## [What is asked]
Reproduce the first line and every line after it, exactly, through the one containing "const LAY_GAP = 0.5;". Leave out the rest.

________

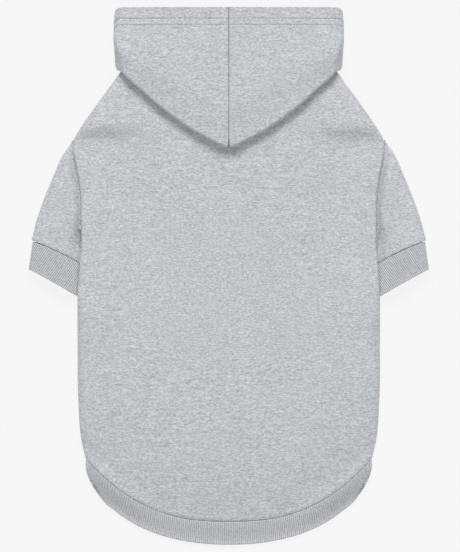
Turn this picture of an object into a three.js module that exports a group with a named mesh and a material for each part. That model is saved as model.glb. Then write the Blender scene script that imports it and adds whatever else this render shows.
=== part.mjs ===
// A dog's hooded sweatshirt, laid flat on its belly side with the hood turned down over the back.
// It is sewn from two body panels, two sleeves, two ribbed cuffs, a two-panel hood and a ribbed hem band.
// Every piece is a sheet of cloth with its real wall: a grid of points down the middle of the cloth,
// worked out from the sizes below, and pushed out by half the wall on each side.
// Millimetres. X runs across the garment, Y from the tail to the neck, Z up from the surface it lies on.
import * as THREE from "three";

// Cloth and seams
const FLEECE = 2.2; // wall of the brushed fleece
const RIB = 3.0; // wall of the doubled rib knit
const SEAM_GAP = 0.5; // between two pieces that are sewn together
const LAY_GAP = 0.5; // between two layers that lie on each other

// Body. Lengths down the garment are measured from the nape.
const CHEST_WIDTH = 302.4;
const BACK_LENGTH = 446;
const SIDE_LENGTH = 384;
const BELLY_LENGTH = 345;
const BODY_HEIGHT = 23; // middle of the back panel's wall, at its highest
const SIDE_HEIGHT = 5.6; // side seam, above the surface
const SIDE_ROLL = 5; // the least that the back rolls over above its side seam
const NECK_WIDTH = 215.6;
const NECK_RISE = 3.5; // neck's sides, above the nape
const THROAT_DROP = 22; // front of the neck, below the nape
const SHOULDER_WIDTH = 312;
const SHOULDER_DROP = 68.5;
const ARMHOLE_DEPTH = 100;
const BACK_ARMHOLE_CUT = 11;
const BELLY_ARMHOLE_CUT = 36;
const BAND_WIDTH = 24; // hem band, at the middle of the back
const BELLY_BAND_WIDTH = 24;

// Sleeves and cuffs
const SLEEVE_SPAN = 394.4; // from the end of one sleeve to the end of the other
const SLEEVE_LENGTH = 94.5; // down from the shoulder tip
const SLEEVE_END_WIDTH = 66; // flat width at the cuff's seam
const SLEEVE_HEIGHT = 13.5;
const SLEEVE_FOLD_HEIGHT = 5.0;
const CUFF_ANGLE = 27.7; // degrees that the cuff's edge falls towards the body
const CUFF_SEAM_WIDTH = 61;
const CUFF_EDGE_WIDTH = 60;
const CUFF_LENGTH = 27.8;
const CUFF_SWING = 10.2; // how much nearer the body the cuff's edge lies than its seam
const CUFF_HEIGHT = 11.5;
const TUCK_HEIGHT = 8.3; // what of the sleeve lies under the body holds the body up by this

// Hood
const HOOD_WIDTH = 230;
const HOOD_RISE = 68; // opening's edge, above the nape
const HOOD_DROP = 73; // tip, below the nape
const HOOD_SIDE_HEIGHT = 6.2;
const HOOD_FOLD_RADIUS = 3.6;
const HOOD_CORNER_RADIUS = 6;
const COLLAR_ROLL = 8; // how far the hood stands forward of the nape before it turns down
const COLLAR_ROLL_RADIUS = 2.4;
const POUCH_DEPTH = 8.2; // between the hood's two layers, wall to wall
const HOOD_EDGE_HEIGHT = 31.5;
const THROAT_OVERLAP = 12; // hood's height at the throat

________

## [Exercise response]
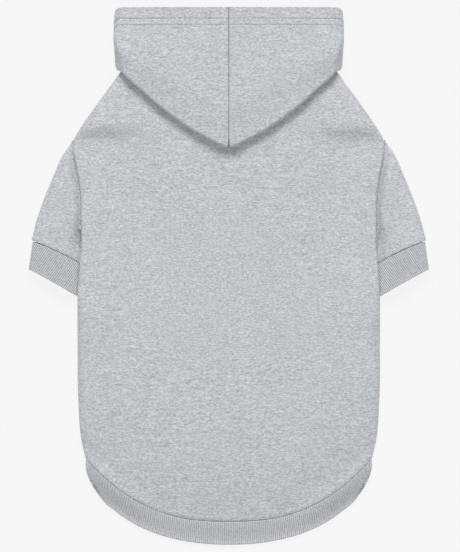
Turn this picture of an object into a three.js module that exports a group with a named mesh and a material for each part. That model is saved as model.glb. Then write the Blender scene script that imports it and adds whatever else this render shows.
=== part.mjs ===
// A dog's hooded sweatshirt, laid flat on its belly side with the hood turned down over the back.
// It is sewn from two body panels, two sleeves, two ribbed cuffs, a two-panel hood and a ribbed hem band.
// Every piece is a sheet of cloth with its real wall: a grid of points down the middle of the cloth,
// worked out from the sizes below, and pushed out by half the wall on each side.
// Millimetres. X runs across the garment, Y from the tail to the neck, Z up from the surface it lies on.
import * as THREE from "three";

// Cloth and seams
const FLEECE = 2.2; // wall of the brushed fleece
const RIB = 3.0; // wall of the doubled rib knit
const SEAM_GAP = 0.5; // between two pieces that are sewn together
const LAY_GAP = 0.5; // between two layers that lie on each other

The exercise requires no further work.